Families of hostages and their supporters have demanded that the government prioritize hostage releases over other war objectives, and have staged large protests every weekend, including Saturday.

Egypt, one of the mediators between Israel and Hamas, has proposed a multistage plan that would kick off with a swap of hostages for prisoners, accompanied by a temporary cease-fire — along the lines of an exchange during a weeklong truce in November.

Hamas insists the war must end before it will discuss hostage releases. Osama Hamdan, a senior Hamas official in Beirut, reiterated that position Saturday, but also told The Associated Press that “we have not given any final answer so far” to the Egyptian proposal.

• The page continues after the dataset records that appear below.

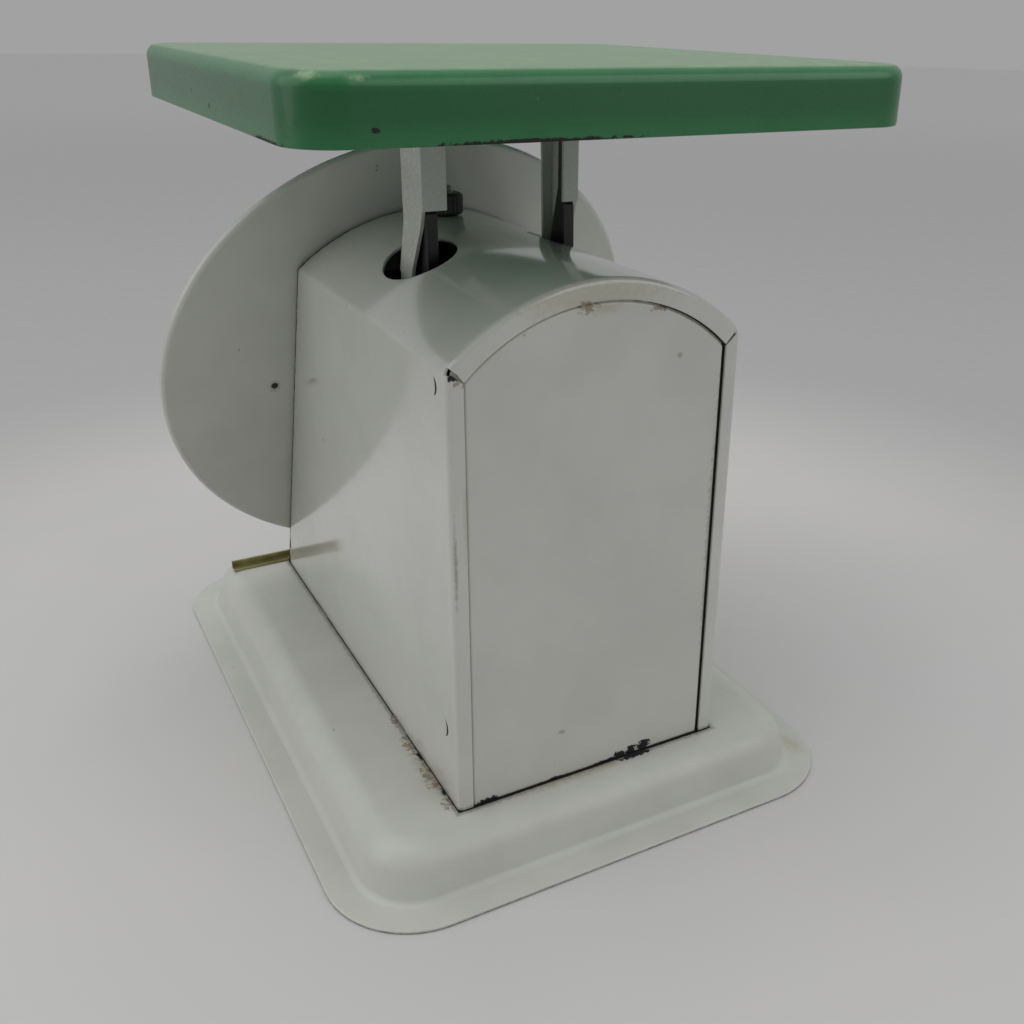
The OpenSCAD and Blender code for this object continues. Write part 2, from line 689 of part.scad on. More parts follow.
// Side view of the flared tongue, drawn as [x, z]
module tongue_section() polygon([
    [web_x, flange_end + 1], [web_x + web_t, flange_end + 1], [web_x + web_t, 177],
    [web_x + web_t + flare, 162], [web_x + web_t + flare, tongue_low],
    [web_x + flare, tongue_low], [web_x + flare, 162.2], [web_x, 177.2]
]);

// Side view of the front flange, which runs on beside the tongue, drawn as [x, z]
module front_flange(reach) polygon([
    [web_x + web_t - reach, post_top], [web_x + web_t - 0.1, post_top], [web_x + web_t - 0.1, 177],
    [web_x + web_t + flare - 0.1, flange_low], [web_x + web_t - reach + 1, flange_low]
]);

module post_side(reach) difference() {
    union() {
        translate([web_x, post_y - post_half, flange_end]) cube([web_t, 2 * post_half, post_top - flange_end]);
        translate([web_x + web_t - reach, post_y + post_half - web_t, flange_end])
            cube([reach - 0.1, web_t, post_top - flange_end]);
        back_plate(post_y - post_half, web_t) front_flange(reach);
        translate([web_x + web_t - 14, post_y - post_half, post_top - web_t]) cube([14, 2 * post_half, web_t]);
        intersection() {
            back_plate(post_y - post_half, 2 * post_half) tongue_section();
            side_plate(web_x - 1, 10) polygon([
                [post_y - 7.1, flange_end + 2], [post_y - 7.1, tongue_low - 1],
                [post_y + 1.5, tongue_low - 1], [post_y + 2, 164], [post_y + 7.1, flange_end - 1],
                [post_y + 7.1, flange_end + 2]
            ]);
        }
    }
    for (z = [202, 210]) rod_x(web_x - 2, web_x + 5, post_rivet_y, z, post_rivet_r);
    translate([15.5, post_y, post_top - 5]) cylinder(r = 1.5, h = 10);
}

module post_left() color(enamel_white) post_side(flange_reach[0]);

module post_right() color(enamel_white) mirror([1, 0, 0]) post_side(flange_reach[1]);

module post_rivets() color(enamel_white) both_sides() for (z = [202, 210]) {
    rod_x(arm_x - 0.8, arm_x, post_rivet_y, z, 1.8);
    rod_x(arm_x, web_x + web_t, post_rivet_y, z, post_rivet_r);
    rod_x(web_x + web_t, web_x + web_t + 0.8, post_rivet_y, z, 1.8);
}

module tray_bracket() color(enamel_white) difference() {
    translate([-web_x - web_t, post_y - post_half, post_top])
        cube([2 * (web_x + web_t), 2 * post_half, bracket_t]);
    both_sides() translate([15.5, post_y, post_top - 5]) cylinder(r = 1.5, h = 10);
}

module tray_rivets() color(steel) both_sides() translate([15.5, post_y, 0]) {
    translate([0, 0, post_top - web_t - 0.9]) cylinder(r = 2.6, h = 0.9);
    translate([0, 0, post_top - web_t]) cylinder(r = 1.5, h = web_t + bracket_t);
}

tray_bend = 3.5;
tray_core = tray_w / 2 - tray_corner;
function tray_section() = concat(
    [[0, tray_z]],
    arc([tray_corner - tray_bend, tray_z - tray_bend], tray_bend, 90, 0, 6),
    [[tray_corner, tray_z - tray_skirt], [tray_corner - tray_sheet, tray_z - tray_skirt]],
    arc([tray_corner - tray_bend, tray_z - tray_bend], tray_bend - tray_sheet, 0, 90, 6),
    [[0, tray_z - tray_sheet]]
);

module tray() color(enamel_green) translate([0, tray_y, 0]) {
    for (q = [0:3]) rotate([0, 0, 90 * q]) {
        translate([tray_core, tray_core, 0]) rotate_extrude(angle = 90) polygon(tray_section());
        translate([tray_core, tray_core, 0]) rotate([90, 0, 0]) linear_extrude(2 * tray_core) polygon(tray_section());
    }
    translate([-tray_core, -tray_core, tray_z - tray_sheet]) cube([2 * tray_core, 2 * tray_core, tray_sheet]);
}

module spring_hanger() color(black_paint) difference() {
    union() {
        translate([-20, knob_y - 4, hanger_z]) cube([40, 8, hanger_t]);
        both_sides() difference() {
            translate([spring_x - ear_t / 2, knob_y - 4, upper_hook_z - 3.2])
                cube([ear_t, 8, hanger_z + 1 - upper_hook_z + 3.2]);
            rod_x(spring_x - 2, spring_x + 2, knob_y, upper_hook_z, ear_hole_r);
        }
    }
    translate([0, knob_y, hanger_z - 1]) cylinder(r = rod_r, h = 10);
}

module adjusting_rod() color(steel) translate([0, knob_y, 0]) {
    translate([0, 0, hanger_z - 1.5]) cylinder(r = 4, h = 1.5);
    translate([0, 0, hanger_z]) cylinder(r = rod_r, h = rod_top - hanger_z - 0.8);
    translate([0, 0, rod_top - 0.8]) cylinder(r1 = rod_r, r2 = rod_r - 0.8, h = 0.8);
}

knurls = 24;

module zero_knob() color(black_paint) translate([0, knob_y, 0]) difference() {
    union() {
        translate([0, 0, knob_z]) linear_extrude(knob_h)
            polygon([for (i = [0:2 * knurls - 1]) (knob_r - (i % 2) * 0.5) * [cos(180 * i / knurls), sin(180 * i / knurls)]]);
        translate([0, 0, bridge_z + bridge_t]) cylinder(r = sleeve_r, h = knob_z - bridge_z - bridge_t + 1);
    }
    translate([0, 0, bridge_z]) cylinder(r = rod_r + run_gap, h = 60);
}

base_pan();
trim_strip();
trim_rivets();
housing_shell();
back_panel();
front_plate();
dial_pan();
dial_plate();
dial_rivets();
pan_rivets();
bezel_ring();
front_bush();
bearing_bracket();
bracket_rivets();
rack_guide();
frame_left();
frame_right();
frame_rivets();
top_bridge();
bridge_rivets();
frame_pins();
pinion_shaft();
pointer();
pointer_hub();
rack();
upper_link();
lower_link();
carriage_plate();
arm_left();
arm_right();
arm_rivets();
carriage_pins();
spring_left();
spring_right();
post_left();
post_right();
post_rivets();
tray_bracket();
tray_rivets();
tray();
spring_hanger();
adjusting_rod();
zero_knob();
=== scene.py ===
"""Looks of a spring kitchen scale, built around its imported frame.

Folded and pressed sheet metal, the printed dial, the knurled knob, the threaded rod and the two
springs are modelled here as fine meshes; the other parts keep their CAD shape with softened edges.
Points inside the helper functions are in millimetres, in the CAD frame: +Z up, -Y the dial side.
"""

import json
import math

import bmesh
import bpy
from mathutils import Matrix, Vector

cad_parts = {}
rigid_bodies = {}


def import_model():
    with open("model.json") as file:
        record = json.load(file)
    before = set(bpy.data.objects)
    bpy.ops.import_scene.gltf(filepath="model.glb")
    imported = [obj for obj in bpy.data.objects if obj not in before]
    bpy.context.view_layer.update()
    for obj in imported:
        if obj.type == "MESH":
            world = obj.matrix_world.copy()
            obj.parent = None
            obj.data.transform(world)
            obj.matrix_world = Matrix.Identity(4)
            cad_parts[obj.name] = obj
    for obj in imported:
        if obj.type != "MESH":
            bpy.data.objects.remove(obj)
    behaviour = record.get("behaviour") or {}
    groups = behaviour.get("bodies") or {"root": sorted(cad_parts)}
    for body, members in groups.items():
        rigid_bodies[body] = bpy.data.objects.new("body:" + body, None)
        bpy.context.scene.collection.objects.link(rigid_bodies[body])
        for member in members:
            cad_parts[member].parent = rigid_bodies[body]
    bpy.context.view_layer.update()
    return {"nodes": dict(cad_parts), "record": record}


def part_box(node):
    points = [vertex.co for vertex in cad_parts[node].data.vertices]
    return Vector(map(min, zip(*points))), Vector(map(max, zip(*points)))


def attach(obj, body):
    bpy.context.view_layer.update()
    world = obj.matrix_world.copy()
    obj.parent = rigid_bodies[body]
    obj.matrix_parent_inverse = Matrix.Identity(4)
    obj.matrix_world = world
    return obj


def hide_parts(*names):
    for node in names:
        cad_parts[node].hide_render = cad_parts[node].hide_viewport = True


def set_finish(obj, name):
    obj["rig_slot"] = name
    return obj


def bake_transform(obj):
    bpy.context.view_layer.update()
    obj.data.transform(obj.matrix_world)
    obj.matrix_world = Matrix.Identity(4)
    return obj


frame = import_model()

MM = 0.001


def box_mm(node):
    """Lowest and highest corner of a CAD node, in millimetres."""
    low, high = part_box(node)
    return low / MM, high / MM


# ---- sizes, in millimetres

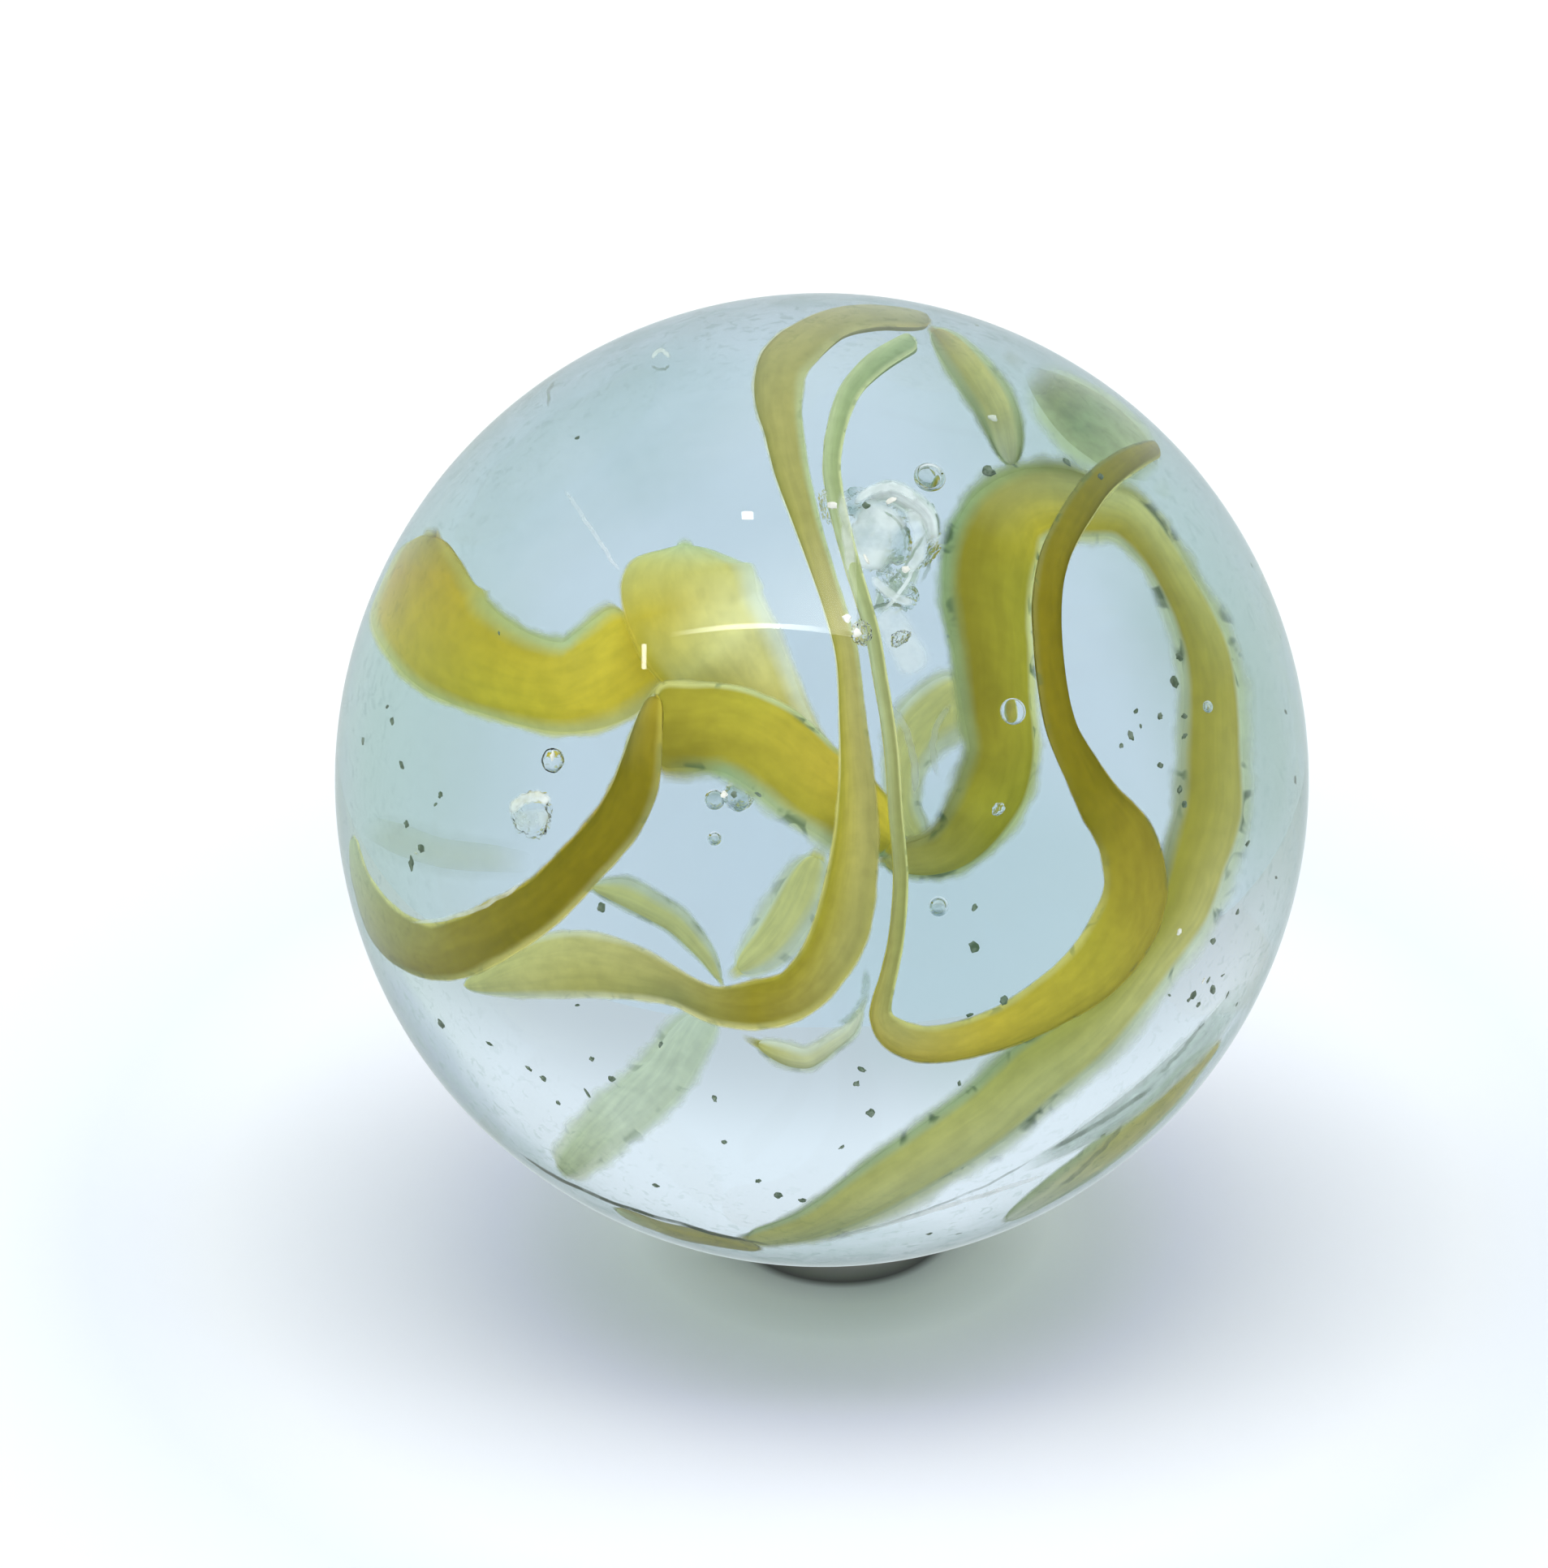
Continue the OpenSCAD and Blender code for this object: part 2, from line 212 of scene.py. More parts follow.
# Bubbles, as (across, up, depth, width, height, thickness, crumple), the three sizes in millimetres.
# The flat and crumpled ones are folds that trapped a film of air.
bubbles = [
    (-59, -7, 12, 0.70, 0.66, 0.12, 0.3), (12, 49, 34, 0.74, 0.74, 0.24, 0.3),
    (-55, 4, 14, 0.37, 0.37, 0.14, 0.05), (22, 62, 30, 0.42, 0.42, 0.30, 0),
    (21, 47, 32, 0.26, 0.50, 0.14, 0.5), (9, 57, 37, 0.60, 0.34, 0.12, 0.5),
    (15, 39, 36, 0.40, 0.56, 0.12, 0.5), (18, 55, 36, 0.50, 0.24, 0.10, 0.5),
    (-17, -3, 44, 0.38, 0.38, 0.30, 0.1), (39, 14, 20, 0.38, 0.38, 0.10, 0),
    (8, 30, 16, 0.26, 0.40, 0.12, 0.4), (36, -6, 22, 0.20, 0.16, 0.06, 0.2),
    (-22, -12, 50, 0.16, 0.16, 0.16, 0), (-22, -4, 44, 0.24, 0.24, 0.16, 0),
    (24, -26, 60, 0.20, 0.20, 0.20, 0), (79, 15, 30, 0.16, 0.16, 0.16, 0),
    (16, 29, 14, 0.30, 0.22, 0.10, 0.4), (1, 56, 26, 0.20, 0.50, 0.08, 0.4),
]
bm = bmesh.new()
for i, (across, up, depth, *size, crumple) in enumerate(bubbles):
    shape = Matrix.Diagonal([size[k] / 2000 for k in (0, 2, 1)])
    turn = Matrix.Rotation(0.7 * math.sin(5 * i) if size[0] != size[1] else 0, 3, "Y")
    for v in bmesh.ops.create_icosphere(bm, subdivisions=5, radius=1)["verts"]:
        dent = noise.noise(1.7 * v.co + Vector((i, 0, 0))) + 0.5 * noise.noise(5 * v.co)
        v.co = seen_at(across, up, depth) + as_it_lies @ turn @ shape @ v.co * (1 + crumple * dent)
bmesh.ops.reverse_faces(bm, faces=bm.faces)
bmesh.ops.create_icosphere(bm, subdivisions=7, radius=marble_r, matrix=Matrix.Translation(centre))
piece("glass_ball", bm, clear_glass, "clear_glass", "clear_glass")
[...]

Asked about reports of possible progress toward a deal, Netanyahu said Saturday that “we see a possibility, maybe, for movement” but that he did not want to raise “exaggerated expectations.”

DIFFICULTIES IN DELIVERING AID

More than a week after a U.N. Security Council resolution called for the unhindered delivery of aid at scale across besieged Gaza, conditions have only worsened, U.N. agencies warned.

Aid officials said the aid entering Gaza remains woefully inadequate. Distributing goods is hampered by long delays at two border crossings, ongoing fighting, Israeli airstrikes, repeated cuts in internet and phone services and a breakdown of law and order that makes it difficult to secure aid convoys, they said.

Nearly the entire population is fully dependent on outside humanitarian aid, said Philippe Lazzarini, head of UNRWA, the U.N. agency for Palestinian refugees. A quarter of the population is starving because too few trucks enter with food, medicine, fuel and other supplies — sometimes fewer than 100 trucks a day, according to U.N. daily reports.


Magdy reported from Cairo. Associated Press writer Jack Jeffery in London contributed to this report.